I'm analyzing texts. Those texts have annotations (e.g. "chapter", "scenery", ...). Those annotations are in my MongoDB collection annotations
, e.g.
{
start: 1,
stop: 10000,
type: chapter,
details: {
number: 1,
title: "Where it all began"
}
},
{
start: 10001,
stop: 20000,
type: chapter,
details: {
number: 2,
title: "Lovers"
}
},
{
start: 1,
stop: 5000,
type: scenery,
details: {
descr: "castle"
}
},
{
start: 5001,
stop: 15000,
type: scenery,
details: {
descr: "forest"
}
}
Challenge 1: For a given position in the text, I'd like find all annotations. For example querying for character 1234
should tell me, that
- it is within chapter one
- it takes place in the castle
Challenge 2: I also like to query for ranges. For example querying for characters form 9800 to 10101
should tell me, that it touches chapter 1
, chapter 2
and the scenery forest
.
Challenge 3: Comparable to challenge 2 I'd like to match only those annotations that are completely covered by the query-range.
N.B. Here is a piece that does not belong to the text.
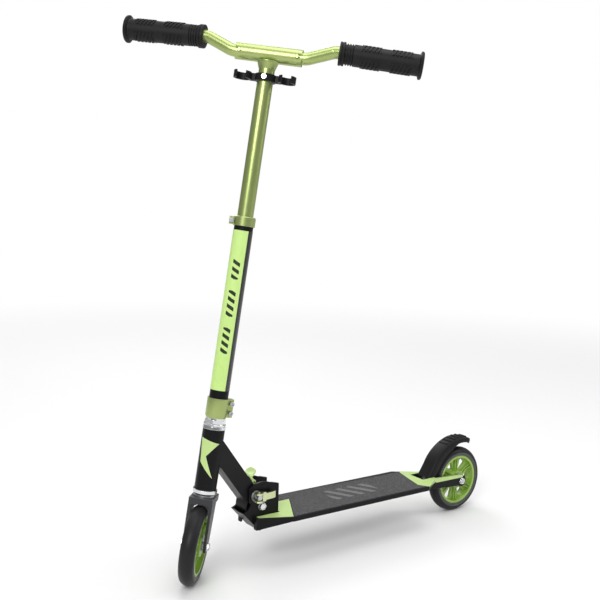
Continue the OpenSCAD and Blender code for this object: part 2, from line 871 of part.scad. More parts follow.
module fork_leg() {
    tip_r = 10;
    back = leg_depth / 2;
    rotate([90, 0, 0]) translate([0, 0, -leg_t / 2]) {
        linear_extrude(leg_t) polygon([
            [-fork_offset - back + 4, crown_z + crown_t - 1], [-fork_offset - tip_r, -axle_drop],
            [-fork_offset + tip_r, -axle_drop], [-fork_offset + back + 12, crown_z],
            [-fork_offset + back + 12, crown_z + crown_t - 1]]);
        translate([-fork_offset, -axle_drop, 0]) cylinder(r = tip_r, h = leg_t);
    }
}

module steerer_tube() {
    color(silver) on_middle() steer_frame() translate([0, 0, crown_z]) {
        ring(steerer_r, steerer_r - 2.5, clamp_z + clamp_h - crown_z);
    }
}

module crown_race() {
    color(silver) on_middle() steer_frame() translate([0, 0, crown_top]) ring(steerer_r + 4, steerer_r, race_h);
}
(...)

For example querying for characters form 9800 to 30000
should only return the document chapter 2
.
For challenge 1 I tried to simply use $lt
and $gt
. e.g.:
db.annotations.find({start: {$lt: 1234}, stop: {$gt: 1234}});
But I realized, that only indexes for the key start
is used, even if I have a compound index for start
and stop
. Is there a way to create more adequate indexes for the three problems I mentioned?
I shortly thought of geospatial indexes, but I haven't used them, yet. I also only need a one-dimensional version of it.